Right now in Kiel, Wisconsin, a single middle school has had six bomb threats since mid-May—four in one week—after a right-wing group called Wisconsin Institute for Law and Liberty sent a letter to the school district demanding it drop a Title IX investigation against three boys they say they are representing. At issue: Allegedly the boys used the wrong pronoun for a nonbinary classmate. The threats began after right-wing media, including Fox News, covered the story. The district schools are now closed for the rest of the school year. The bomb threats have reached beyond the school itself to the library, employees’ homes, utility companies, and the town’s Memorial Day parade.  

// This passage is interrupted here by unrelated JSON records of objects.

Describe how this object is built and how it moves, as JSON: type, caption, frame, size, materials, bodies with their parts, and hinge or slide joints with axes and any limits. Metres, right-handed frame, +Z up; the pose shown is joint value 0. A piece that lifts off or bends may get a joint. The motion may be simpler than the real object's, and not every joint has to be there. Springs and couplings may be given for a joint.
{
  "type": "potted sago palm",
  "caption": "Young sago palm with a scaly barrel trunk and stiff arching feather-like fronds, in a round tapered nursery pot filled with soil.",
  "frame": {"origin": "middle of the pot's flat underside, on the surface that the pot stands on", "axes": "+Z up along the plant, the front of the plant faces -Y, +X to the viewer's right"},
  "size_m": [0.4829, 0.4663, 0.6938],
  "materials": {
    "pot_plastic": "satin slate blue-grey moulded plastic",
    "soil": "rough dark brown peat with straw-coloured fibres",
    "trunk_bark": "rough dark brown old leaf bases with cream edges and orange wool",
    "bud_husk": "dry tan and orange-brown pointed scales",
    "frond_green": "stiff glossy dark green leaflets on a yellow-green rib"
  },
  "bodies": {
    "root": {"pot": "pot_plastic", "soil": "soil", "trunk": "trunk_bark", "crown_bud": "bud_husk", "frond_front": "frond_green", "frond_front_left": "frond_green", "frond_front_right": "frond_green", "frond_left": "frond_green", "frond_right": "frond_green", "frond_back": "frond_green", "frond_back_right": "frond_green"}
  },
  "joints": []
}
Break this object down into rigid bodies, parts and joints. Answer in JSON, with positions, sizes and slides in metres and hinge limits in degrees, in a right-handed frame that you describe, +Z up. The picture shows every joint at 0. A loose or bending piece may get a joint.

This, frighteningly, is likely not the last of these threats. What we are seeing now is Republican legislators openly feeding targets to people who might be willing to take such action. “When did school counselors start doing counseling to counsel children to change their sex and hide it from their parents?” asked Scott at her May event alongside the Panhandle Patriots. Rogers is blending “grooming” rhetoric with her ongoing Stop the Steal campaign. “When they aren’t mules stealing elections,” Rogers said on Twitter in May, “they are burning down cities dressed as Antifa and BLM or grooming our kids as ‘teachers’ or sitting on corporate boards turning our companies woke.” When they court smalltime-seeming far-right groups and figures, whose threats may only get a few moments of video fame, they know what they are doing. They have said so clearly. They are at war.